■ **Short exercise**:
Would you quote the material below from its first line through the line containing "STEM_PAST_LAST_FORK = 1.5", exactly and with both ends included?

■ **Information shown**:
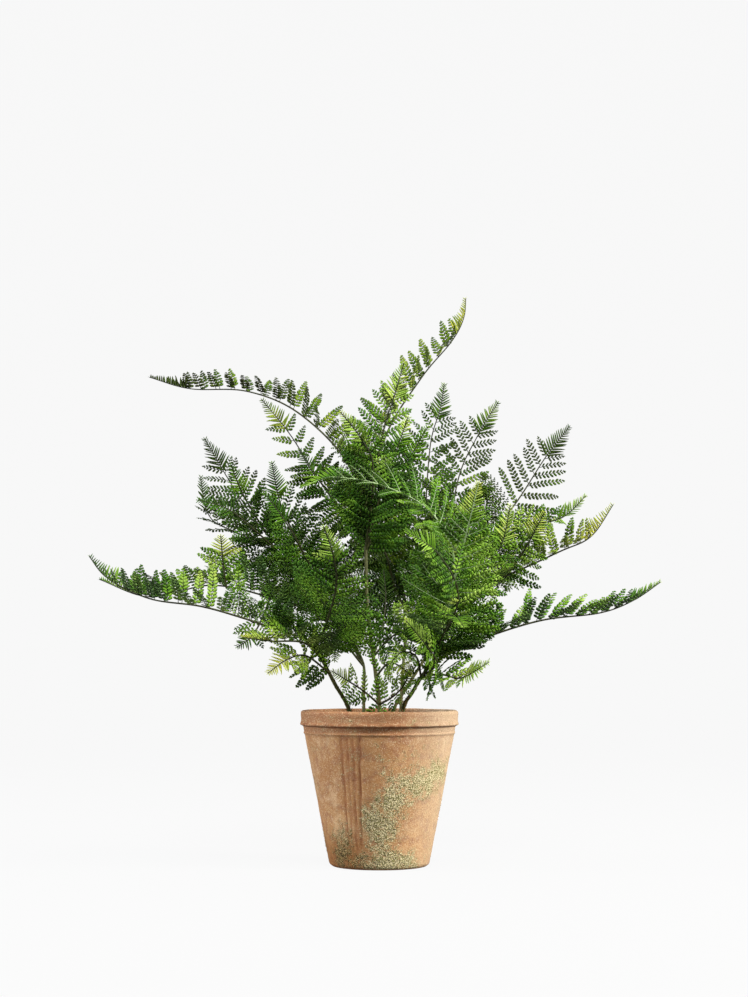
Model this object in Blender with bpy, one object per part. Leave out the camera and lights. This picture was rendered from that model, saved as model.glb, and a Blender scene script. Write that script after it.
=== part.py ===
"""A potted fern: a turned terracotta pot, the soil that fills it and six leafy stems.

Metres, +Z up. The origin is the middle of the pot's flat underside, and the front is -Y.
Routes and sizes in the tables are millimetres, turned to metres by MM where they are used.
"""

from math import cos, pi, radians, sin

import bpy
from mathutils import Vector
from mathutils.bvhtree import BVHTree

MM = 0.001

# Pot: a tapered wall, a rim band with a bead under it, a second ridge and a mould seam.
POT_HEIGHT = 146
POT_FOOT_RADIUS = 47
POT_NECK_RADIUS = 71.5
POT_NECK_HEIGHT = 126
RIM_RADIUS = 75
RIM_BAND_BOTTOM = 131.5
BEAD_STANDS_OUT = 1.0
RIDGE_STANDS_OUT = 0.7
POT_WALL = 6.5
POT_FLOOR = 9
POT_SIDES = 24
SEAM_TURN = -26
SEAM_GROOVES = 4
SEAM_GROOVE_TURN = 3.2
SEAM_DEPTH = 0.9
SEAM_TOP = 122
SEAM_FADE = 22

# Soil: fills the pot to a little below the rim, with plain blind holes for the stems.
SOIL_TOP = 133
SOIL_RELIEF = 1.8
SOIL_SIDES = 18
SOIL_INNER_RINGS = (0.72, 0.4)
FIT_GAP = 0.3
HOLE_SIDE_SHARE = 1.2

# Stems: round, six-sided here, a little thinner at the top.
STEM_SIDES = 6
STEM_STEP = 20
STEM_TAPER = 0.8
STEM_PAST_LAST_FORK = 1.5

# Fronds: a square rib with pinnae to both sides, and a comb of plain leaflets at the tip.
RIB_WIDE_AT_FOOT = 2.2
RIB_WIDE_AT_TIP = 0.7
RIB_THICK_AT_FOOT = 2.0
RIB_THICK_AT_TIP = 0.7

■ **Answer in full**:
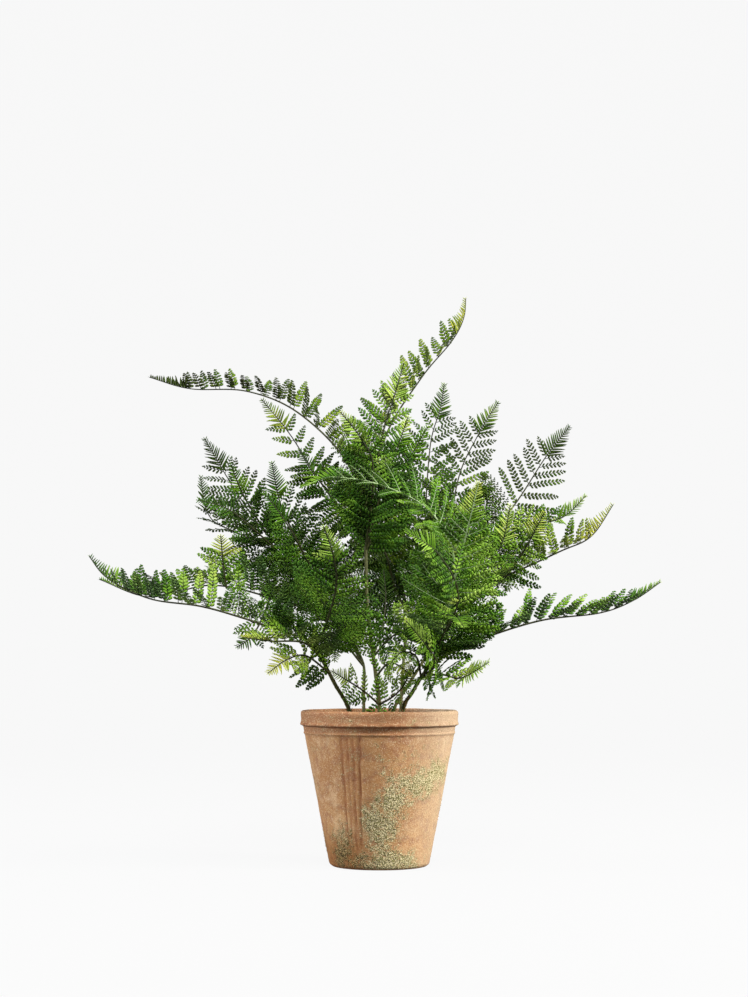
Model this object in Blender with bpy, one object per part. Leave out the camera and lights. This picture was rendered from that model, saved as model.glb, and a Blender scene script. Write that script after it.
=== part.py ===
"""A potted fern: a turned terracotta pot, the soil that fills it and six leafy stems.

Metres, +Z up. The origin is the middle of the pot's flat underside, and the front is -Y.
Routes and sizes in the tables are millimetres, turned to metres by MM where they are used.
"""

from math import cos, pi, radians, sin

import bpy
from mathutils import Vector
from mathutils.bvhtree import BVHTree

MM = 0.001

# Pot: a tapered wall, a rim band with a bead under it, a second ridge and a mould seam.
POT_HEIGHT = 146
POT_FOOT_RADIUS = 47
POT_NECK_RADIUS = 71.5
POT_NECK_HEIGHT = 126
RIM_RADIUS = 75
RIM_BAND_BOTTOM = 131.5
BEAD_STANDS_OUT = 1.0
RIDGE_STANDS_OUT = 0.7
POT_WALL = 6.5
POT_FLOOR = 9
POT_SIDES = 24
SEAM_TURN = -26
SEAM_GROOVES = 4
SEAM_GROOVE_TURN = 3.2
SEAM_DEPTH = 0.9
SEAM_TOP = 122
SEAM_FADE = 22

# Soil: fills the pot to a little below the rim, with plain blind holes for the stems.
SOIL_TOP = 133
SOIL_RELIEF = 1.8
SOIL_SIDES = 18
SOIL_INNER_RINGS = (0.72, 0.4)
FIT_GAP = 0.3
HOLE_SIDE_SHARE = 1.2

# Stems: round, six-sided here, a little thinner at the top.
STEM_SIDES = 6
STEM_STEP = 20
STEM_TAPER = 0.8
STEM_PAST_LAST_FORK = 1.5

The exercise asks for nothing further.